Solved Examples: Identifying Extraneous Solutions in Logarithmic Equations

📚 Quick Study Guide

• 🔑 Definition: An extraneous solution is a solution that emerges from the process of solving a problem but is not a valid solution to the original problem. In logarithmic equations, this often happens when the potential solution results in taking the logarithm of a negative number or zero, which is undefined.
• 📝 Checking Solutions: Always substitute potential solutions back into the original logarithmic equation to verify they are valid.
• ➕ Logarithmic Properties: Remember key properties like $\log_b{x} + \log_b{y} = \log_b{(xy)}$, $\log_b{x} - \log_b{y} = \log_b{(\frac{x}{y})}$, and $a\log_b{x} = \log_b{x^a}$. These are crucial for simplifying equations.
• 🚫 Invalid Arguments: Logarithms are only defined for positive arguments.

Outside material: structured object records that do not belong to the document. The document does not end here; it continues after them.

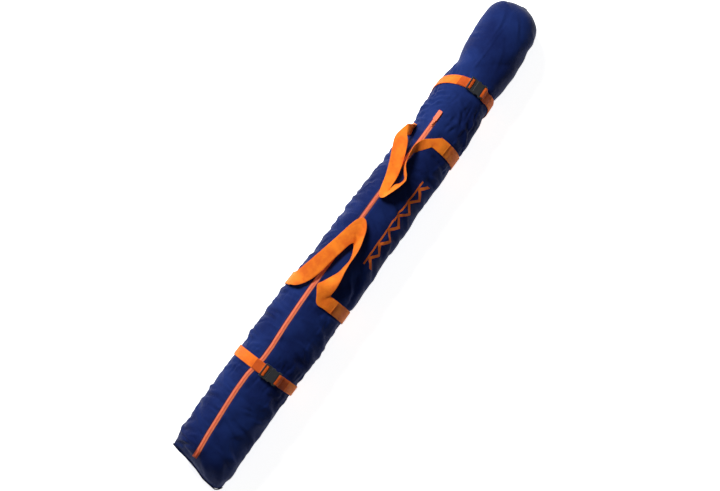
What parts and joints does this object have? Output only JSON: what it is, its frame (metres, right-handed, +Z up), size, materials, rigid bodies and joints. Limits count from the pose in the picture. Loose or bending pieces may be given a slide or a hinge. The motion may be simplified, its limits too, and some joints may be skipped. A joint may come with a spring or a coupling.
{
  "type": "padded ski bag",
  "caption": "Long padded bag for skis, lying down, with a lengthwise zip, webbing carry handles and buckled compression straps.",
  "frame": {"origin": "on the floor under the middle of the bag, on the flat underside", "axes": "+X towards the rounded top end, +Y towards the side that the zip is nearer to, +Z up, the bag lying with its zip upwards"},
  "size_m": [2.06, 0.2532, 0.2465],
  "materials": {
    "outer_fabric": "satin woven nylon over padding",
    "foam": "soft foam wadding",
    "lining_fabric": "plain woven lining",
    "orange_webbing": "ribbed flat webbing",
    "zip_tape": "woven zip tape",
    "zip_coil": "nylon coil",
    "slider_metal": "enamelled",
    "pull_grip": "moulded soft grip",
    "buckle_plastic": "moulded, fine grain"
  },
  "bodies": {
    "bag": {"front_panel": "outer_fabric", "back_panel": "outer_fabric", "bottom_end_panel": "outer_fabric", "top_extension": "outer_fabric", "top_end_cap": "outer_fabric", "foam_padding": "foam", "lining": "lining_fabric", "zipper_tape_left": "zip_tape", "zipper_tape_right": "zip_tape", "zipper_coil_left": "zip_coil", "zipper_coil_right": "zip_coil", "zipper_stops": "zip_coil", "lower_handle_band": "orange_webbing", "upper_handle_band": "orange_webbing", "lower_handle_roots": "orange_webbing", "upper_handle_roots": "orange_webbing", "lower_strap_ring": "orange_webbing", "lower_strap_fold": "orange_webbing", "lower_buckle_socket": "buckle_plastic", "upper_strap_ring": "orange_webbing", "upper_strap_fold": "orange_webbing", "upper_buckle_socket": "buckle_plastic"},
    "slider": {"zip_slider": "slider_metal"},
    "pull": {"zip_pull_tab": "slider_metal", "zip_pull_grip": "pull_grip"},
    "lower_handle": {"lower_handle_loop": "orange_webbing"},
    "upper_handle": {"upper_handle_loop": "orange_webbing"},
    "lower_plug": {"lower_buckle_plug": "buckle_plastic", "lower_strap_tail": "orange_webbing"},
    "upper_plug": {"upper_buckle_plug": "buckle_plastic", "upper_strap_tail": "orange_webbing"},
    "lower_arm_bottom": {"lower_buckle_arm_bottom": "buckle_plastic"},
    "lower_arm_top": {"lower_buckle_arm_top": "buckle_plastic"},
    "upper_arm_bottom": {"upper_buckle_arm_bottom": "buckle_plastic"},
    "upper_arm_top": {"upper_buckle_arm_top": "buckle_plastic"}
  },
  "joints": [
    {"name": "zip_slide", "type": "slide", "parent": "bag", "child": "slider", "axis": [1, 0, 0], "range_m": [-0.98, 0]},
    {"name": "pull_flip", "type": "hinge", "parent": "slider", "child": "pull", "pos_m": [0.456, 0.04251, 0.19792], "axis": [0, -0.9511, 0.309], "range_deg": [0, 170]},
    {"name": "lower_handle_swing", "type": "hinge", "parent": "bag", "child": "lower_handle", "pos_m": [-0.25, 0.1201, 0.1495], "axis": [0, -0.9211, 0.3894], "range_deg": [0, 72], "deforming": ["lower_handle_roots"]},
    {"name": "upper_handle_swing", "type": "hinge", "parent": "bag", "child": "upper_handle", "pos_m": [0.388, 0.1171, 0.1356], "axis": [0, 0.8707, -0.4918], "range_deg": [0, 64], "deforming": ["upper_handle_roots"]},
    {"name": "lower_buckle_pull_out", "type": "slide", "parent": "bag", "child": "lower_plug", "axis": [0.0174, 0.9971, 0.0744], "range_m": [0, 0.028], "deforming": ["lower_buckle_arm_bottom", "lower_buckle_arm_top"]},
    {"name": "lower_arm_bottom_flex", "type": "hinge", "parent": "lower_plug", "child": "lower_arm_bottom", "pos_m": [-0.59801, -0.00072, 0.20644], "axis": [-0.0013, -0.0744, 0.9972], "range_deg": [0, 9], "stiffness_Nm_per_rad": 0.2},
    {"name": "lower_arm_top_flex", "type": "hinge", "parent": "lower_plug", "child": "lower_arm_top", "pos_m": [-0.56802, -0.00124, 0.20644], "axis": [0.0013, 0.0744, -0.9972], "range_deg": [0, 9], "stiffness_Nm_per_rad": 0.2},
    {"name": "upper_buckle_pull_out", "type": "slide", "parent": "bag", "child": "upper_plug", "axis": [-0.0347, 0.9944, 0.0996], "range_m": [0, 0.028], "deforming": ["upper_buckle_arm_bottom", "upper_buckle_arm_top"]},
    {"name": "upper_arm_bottom_flex", "type": "hinge", "parent": "upper_plug", "child": "upper_arm_bottom", "pos_m": [0.64148, -0.00168, 0.19854], "axis": [0.0035, -0.0995, 0.995], "range_deg": [0, 9], "stiffness_Nm_per_rad": 0.2},
    {"name": "upper_arm_top_flex", "type": "hinge", "parent": "upper_plug", "child": "upper_arm_top", "pos_m": [0.67146, -0.00063, 0.19854], "axis": [-0.0035, 0.0995, -0.995], "range_deg": [0, 9], "stiffness_Nm_per_rad": 0.2}
  ]
}
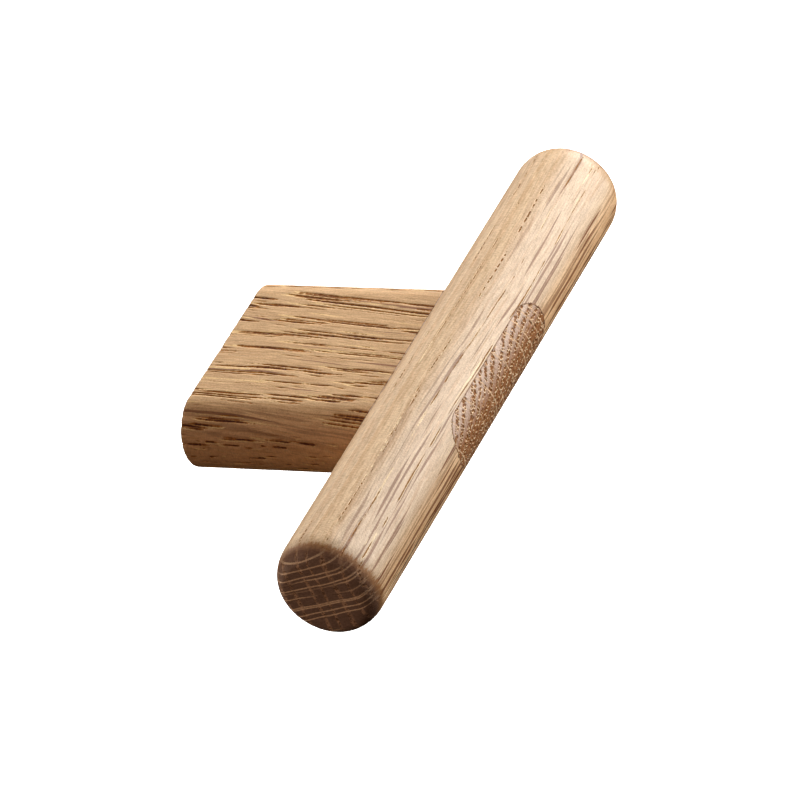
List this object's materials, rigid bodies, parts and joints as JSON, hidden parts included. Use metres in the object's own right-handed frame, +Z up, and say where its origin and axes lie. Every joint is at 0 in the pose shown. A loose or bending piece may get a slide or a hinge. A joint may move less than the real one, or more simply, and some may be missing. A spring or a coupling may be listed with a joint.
{
  "type": "t-bar handle",
  "caption": "T-shaped oak drawer or cupboard handle: a round crossbar on one flat stem whose through tenon shows in the bar's face.",
  "frame": {"origin": "centre of the stem's back face, which lies on the door's front, midway between the two fixing screws", "axes": "+X along the crossbar, +Y out of the back face into the door, +Z up, square to the stem's wide faces"},
  "size_m": [0.098, 0.044, 0.016],
  "materials": {
    "bar_oak": "satin oiled oak, long grain along the bar",
    "stem_oak": "satin oiled oak, coarse open grain along the stem",
    "insert_brass": "turned"
  },
  "bodies": {
    "root": {"crossbar": "bar_oak", "stem": "stem_oak", "threaded_insert_left": "insert_brass", "threaded_insert_right": "insert_brass"}
  },
  "joints": []
}
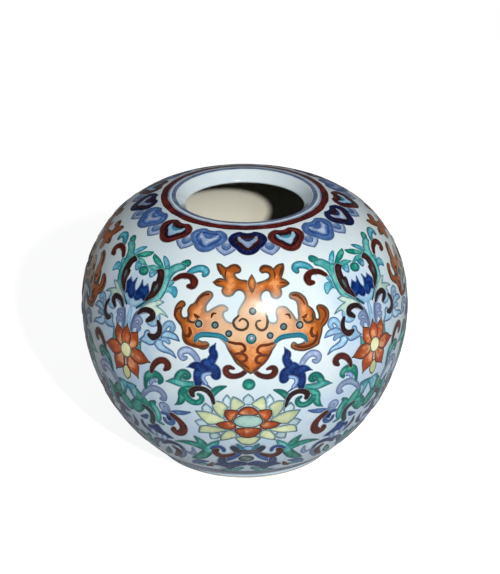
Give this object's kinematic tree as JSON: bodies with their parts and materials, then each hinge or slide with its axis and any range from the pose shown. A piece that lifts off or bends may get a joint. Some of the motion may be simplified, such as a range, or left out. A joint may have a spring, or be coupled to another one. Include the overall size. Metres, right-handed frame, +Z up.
{
  "type": "water coupe",
  "caption": "Globular porcelain water pot for a writing desk, with an inturned sloping lip, a low foot ring, and painted bats, lotus scrolls and a collar of ruyi heads.",
  "frame": {"origin": "centre of the foot, on the surface that the pot stands on", "axes": "+Z up along the pot's axis, and -Y towards the front, where a bat is painted"},
  "size_m": [0.1, 0.1, 0.0822],
  "materials": {
    "porcelain": "matt",
    "slip": "matt",
    "exterior_glaze": "gloss",
    "interior_glaze": "gloss",
    "base_glaze": "gloss"
  },
  "bodies": {
    "root": {"foot_ring": "porcelain", "foot_luting": "slip", "lower_body": "porcelain", "belly_luting": "slip", "upper_body": "porcelain", "rim_luting": "slip", "mouth_rim": "porcelain", "exterior_glaze": "exterior_glaze", "interior_glaze": "interior_glaze", "base_glaze": "base_glaze"}
  },
  "joints": []
}
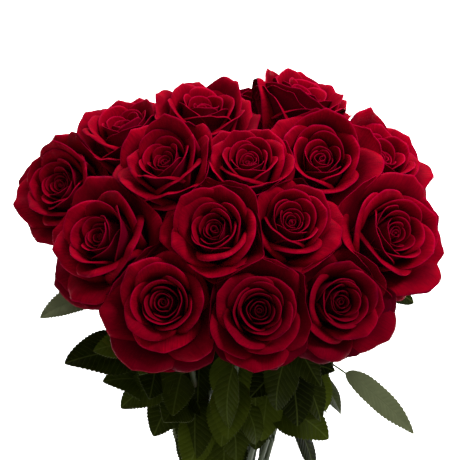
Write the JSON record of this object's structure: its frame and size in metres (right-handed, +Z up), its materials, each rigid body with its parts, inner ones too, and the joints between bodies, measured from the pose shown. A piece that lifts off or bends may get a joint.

If substituting a potential solution results in $\log(negative)$ or $\log(0)$, that solution is extraneous.
• 💡 Solving Steps:
  1. Combine logarithmic terms using properties of logarithms.
  2. Convert the logarithmic equation to an exponential equation.
  3. Solve the resulting algebraic equation.
  4. Check all potential solutions in the original equation.

Practice Quiz

1. What is an extraneous solution in the context of logarithmic equations?
   1. A) A solution that satisfies the original equation.
   2. B) A solution that makes the argument of a logarithm negative or zero.
   3. C) A solution that is always valid.
   4. D) A solution obtained by graphical methods only.
2. Solve for $x$: $\log_2(x) + \log_2(x-2) = 3$
   1. A) $x = -2$
   2. B) $x = 4$
   3. C) $x = 0, 4$
   4. D) $x = -2, 4$
3. Which of the following values of $x$ would be an extraneous solution for the equation $\log(x+3) + \log(x-3) = \log(7)$?
   1. A) $x = 4$
   2. B) $x = -4$
   3. C) $x = 2$
   4. D) $x = 3$
4. Solve for $x$: $\log_3(x+5) = 2$
   1. A) $x = 1$
   2. B) $x = 4$
   3. C) $x = -2$
   4. D) $x = -5$
5. Identify any extraneous solutions after solving the equation $\log(x) + \log(x-3) = 1$.
   1. A) $x = -2$
   2. B) $x = 5$
   3. C) $x = -2, 5$
   4. D) $x = 5$ is the only solution; there are no extraneous solutions.
6. Solve: $\log_4(x) + \log_4(x-6) = 2$
   1. A) $x = 8$
   2. B) $x = -2$
   3. C) $x = -2, 8$
   4. D) No solution
7. Determine the extraneous solution, if any, when solving $\log(2x+1) = 1 + \log(x-2)$.
   1. A) $x = 3$
   2. B) $x = -3$
   3. C) $x = \frac{1}{2}$
   4. D) There is no extraneous solution.